G. Mark Mickelson is the Speaker of the House of the South Dakota Legislature, where he has served since 2013. Mickelson founded Mickelson & Company, LLC, in 2005. He is a graduate of Harvard Law School and a member of the South Dakota Bar Association. He has served as the chair of the South Dakota Community Foundation. Mickelson and his wife, Cynthia Mickelson, have three sons and live in Sioux Falls. He enjoys hunting, fishing, golfing and watching his sons’ activities.

“The railroad is part of the city of Altoona. This is how Altoona came to existence. I take pride in being a railroader and I take pride in protecting, educating and teaching our community about the rail.”

Jesse James was elected to the Wisconsin State Assembly in 2018, representing the 68th Assembly District. He is a lifelong resident of the Chippewa Valley and a 20-year-plus veteran of law enforcement.
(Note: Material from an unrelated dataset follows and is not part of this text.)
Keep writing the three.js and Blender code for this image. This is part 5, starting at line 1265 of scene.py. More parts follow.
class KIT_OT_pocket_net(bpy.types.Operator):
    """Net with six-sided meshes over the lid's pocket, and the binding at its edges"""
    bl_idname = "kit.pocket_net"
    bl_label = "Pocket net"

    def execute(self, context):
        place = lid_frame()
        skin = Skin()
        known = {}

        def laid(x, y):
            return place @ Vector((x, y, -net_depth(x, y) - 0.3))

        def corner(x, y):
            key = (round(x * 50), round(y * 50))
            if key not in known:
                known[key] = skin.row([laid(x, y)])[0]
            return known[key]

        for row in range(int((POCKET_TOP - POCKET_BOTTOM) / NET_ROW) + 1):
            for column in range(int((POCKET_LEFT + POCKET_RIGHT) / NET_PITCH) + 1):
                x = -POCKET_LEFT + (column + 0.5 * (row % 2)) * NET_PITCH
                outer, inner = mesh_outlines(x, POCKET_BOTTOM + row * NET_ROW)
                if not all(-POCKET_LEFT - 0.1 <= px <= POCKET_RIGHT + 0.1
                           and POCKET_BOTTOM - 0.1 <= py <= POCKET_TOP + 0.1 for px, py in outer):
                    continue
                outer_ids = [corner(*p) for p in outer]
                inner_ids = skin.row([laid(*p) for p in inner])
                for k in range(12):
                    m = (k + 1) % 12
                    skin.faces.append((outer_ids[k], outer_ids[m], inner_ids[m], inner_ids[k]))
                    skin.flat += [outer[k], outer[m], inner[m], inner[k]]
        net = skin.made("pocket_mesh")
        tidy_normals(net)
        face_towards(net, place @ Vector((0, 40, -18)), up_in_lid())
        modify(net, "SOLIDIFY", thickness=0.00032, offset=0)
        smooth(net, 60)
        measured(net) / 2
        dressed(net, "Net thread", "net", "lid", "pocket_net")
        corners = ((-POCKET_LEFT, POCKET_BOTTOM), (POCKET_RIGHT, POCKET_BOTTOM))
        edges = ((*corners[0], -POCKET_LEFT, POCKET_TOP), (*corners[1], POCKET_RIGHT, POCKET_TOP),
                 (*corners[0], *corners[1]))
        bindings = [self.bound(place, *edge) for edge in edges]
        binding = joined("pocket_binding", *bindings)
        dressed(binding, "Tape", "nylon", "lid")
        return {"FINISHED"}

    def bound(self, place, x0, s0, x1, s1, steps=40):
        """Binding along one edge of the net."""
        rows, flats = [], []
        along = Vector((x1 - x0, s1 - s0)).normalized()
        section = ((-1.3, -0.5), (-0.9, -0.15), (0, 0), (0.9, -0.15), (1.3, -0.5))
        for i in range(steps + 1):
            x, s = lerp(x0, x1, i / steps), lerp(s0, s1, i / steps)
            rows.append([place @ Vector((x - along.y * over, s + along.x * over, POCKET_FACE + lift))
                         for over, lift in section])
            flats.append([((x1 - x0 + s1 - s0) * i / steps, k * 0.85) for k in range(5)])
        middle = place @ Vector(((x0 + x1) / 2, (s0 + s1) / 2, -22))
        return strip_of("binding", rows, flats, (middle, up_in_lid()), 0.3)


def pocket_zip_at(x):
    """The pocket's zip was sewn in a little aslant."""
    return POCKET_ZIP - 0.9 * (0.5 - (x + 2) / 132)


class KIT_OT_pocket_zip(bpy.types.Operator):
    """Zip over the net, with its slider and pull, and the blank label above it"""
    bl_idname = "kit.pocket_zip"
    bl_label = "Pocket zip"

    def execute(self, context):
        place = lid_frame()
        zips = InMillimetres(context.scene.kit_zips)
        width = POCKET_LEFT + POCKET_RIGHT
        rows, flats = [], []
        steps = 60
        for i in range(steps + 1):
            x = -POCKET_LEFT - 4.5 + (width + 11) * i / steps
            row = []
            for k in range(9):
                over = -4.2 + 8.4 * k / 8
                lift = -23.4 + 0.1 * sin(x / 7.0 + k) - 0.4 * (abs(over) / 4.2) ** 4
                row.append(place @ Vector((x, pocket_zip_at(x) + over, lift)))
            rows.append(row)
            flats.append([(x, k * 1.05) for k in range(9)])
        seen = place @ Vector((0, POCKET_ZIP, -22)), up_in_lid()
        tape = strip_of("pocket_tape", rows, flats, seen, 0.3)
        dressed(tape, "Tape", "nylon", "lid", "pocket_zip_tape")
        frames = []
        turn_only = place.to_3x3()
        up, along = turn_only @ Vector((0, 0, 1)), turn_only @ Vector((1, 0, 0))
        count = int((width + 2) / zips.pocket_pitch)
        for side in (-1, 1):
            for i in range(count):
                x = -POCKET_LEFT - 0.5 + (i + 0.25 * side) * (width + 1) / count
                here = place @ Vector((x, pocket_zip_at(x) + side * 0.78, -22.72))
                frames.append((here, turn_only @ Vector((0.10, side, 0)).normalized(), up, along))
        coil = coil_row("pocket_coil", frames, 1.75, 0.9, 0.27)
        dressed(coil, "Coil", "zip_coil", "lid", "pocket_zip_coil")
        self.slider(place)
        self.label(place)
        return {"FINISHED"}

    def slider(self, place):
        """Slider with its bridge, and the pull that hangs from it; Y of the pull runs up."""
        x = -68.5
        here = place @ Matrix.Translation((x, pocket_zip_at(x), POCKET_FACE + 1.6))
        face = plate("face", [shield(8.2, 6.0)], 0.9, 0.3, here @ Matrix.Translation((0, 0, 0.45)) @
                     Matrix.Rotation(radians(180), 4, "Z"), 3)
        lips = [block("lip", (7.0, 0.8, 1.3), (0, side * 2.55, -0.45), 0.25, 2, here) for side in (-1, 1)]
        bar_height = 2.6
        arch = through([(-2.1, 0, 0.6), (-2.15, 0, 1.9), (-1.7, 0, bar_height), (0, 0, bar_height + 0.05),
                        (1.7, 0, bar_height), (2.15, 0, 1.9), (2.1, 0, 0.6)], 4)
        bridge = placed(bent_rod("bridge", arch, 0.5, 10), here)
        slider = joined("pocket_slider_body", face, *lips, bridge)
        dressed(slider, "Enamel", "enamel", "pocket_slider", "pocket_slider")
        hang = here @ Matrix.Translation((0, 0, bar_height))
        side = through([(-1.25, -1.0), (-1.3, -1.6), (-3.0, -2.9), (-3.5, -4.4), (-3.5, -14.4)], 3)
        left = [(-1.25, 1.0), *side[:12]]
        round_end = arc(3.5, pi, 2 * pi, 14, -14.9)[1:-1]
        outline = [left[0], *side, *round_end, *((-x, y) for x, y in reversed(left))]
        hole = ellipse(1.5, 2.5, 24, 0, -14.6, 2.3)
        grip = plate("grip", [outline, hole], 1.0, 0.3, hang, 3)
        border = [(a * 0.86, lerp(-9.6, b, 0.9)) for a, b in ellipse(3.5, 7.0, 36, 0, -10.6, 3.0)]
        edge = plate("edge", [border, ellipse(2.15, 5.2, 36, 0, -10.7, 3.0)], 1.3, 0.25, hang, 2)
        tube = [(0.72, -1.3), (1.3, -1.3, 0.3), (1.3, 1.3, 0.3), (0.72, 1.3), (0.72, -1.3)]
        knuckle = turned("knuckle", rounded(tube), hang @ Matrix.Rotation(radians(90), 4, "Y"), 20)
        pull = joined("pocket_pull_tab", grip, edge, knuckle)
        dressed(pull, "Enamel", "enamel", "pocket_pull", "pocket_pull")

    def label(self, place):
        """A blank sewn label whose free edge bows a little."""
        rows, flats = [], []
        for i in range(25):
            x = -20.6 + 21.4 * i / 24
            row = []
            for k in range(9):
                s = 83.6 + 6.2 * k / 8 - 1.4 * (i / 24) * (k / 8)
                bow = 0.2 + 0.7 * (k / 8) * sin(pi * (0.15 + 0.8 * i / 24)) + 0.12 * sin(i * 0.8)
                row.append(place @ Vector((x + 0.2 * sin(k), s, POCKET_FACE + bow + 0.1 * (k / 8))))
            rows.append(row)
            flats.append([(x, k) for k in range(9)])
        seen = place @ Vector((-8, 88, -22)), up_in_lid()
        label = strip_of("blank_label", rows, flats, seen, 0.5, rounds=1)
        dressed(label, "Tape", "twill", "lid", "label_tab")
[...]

After his time serving in the U.S. Army and Reserves, James worked for several years in the private sector before attending Chippewa Valley Technical College where he earned a degree in Police Science in 2001. He worked as a police officer with the Spring Valley and Elmwood Police Departments, before earning a full-time opportunity with the Altoona Police Department in December, 2002. James was promoted to investigator in 2009 before becoming the acting chief of police in April 2011, and then finally being appointed police and fire chief in October 2013. He’s currently a part-time police officer for the Cadott Police Department.

James has also worked with staff to educate the community regarding the railroad traffic in the City of Altoona, including the creation of a city ordinance to address trespassing on the railroad. “The goal for me is to educate our community about the railroad. It truly is about public safety,” Rep. James states.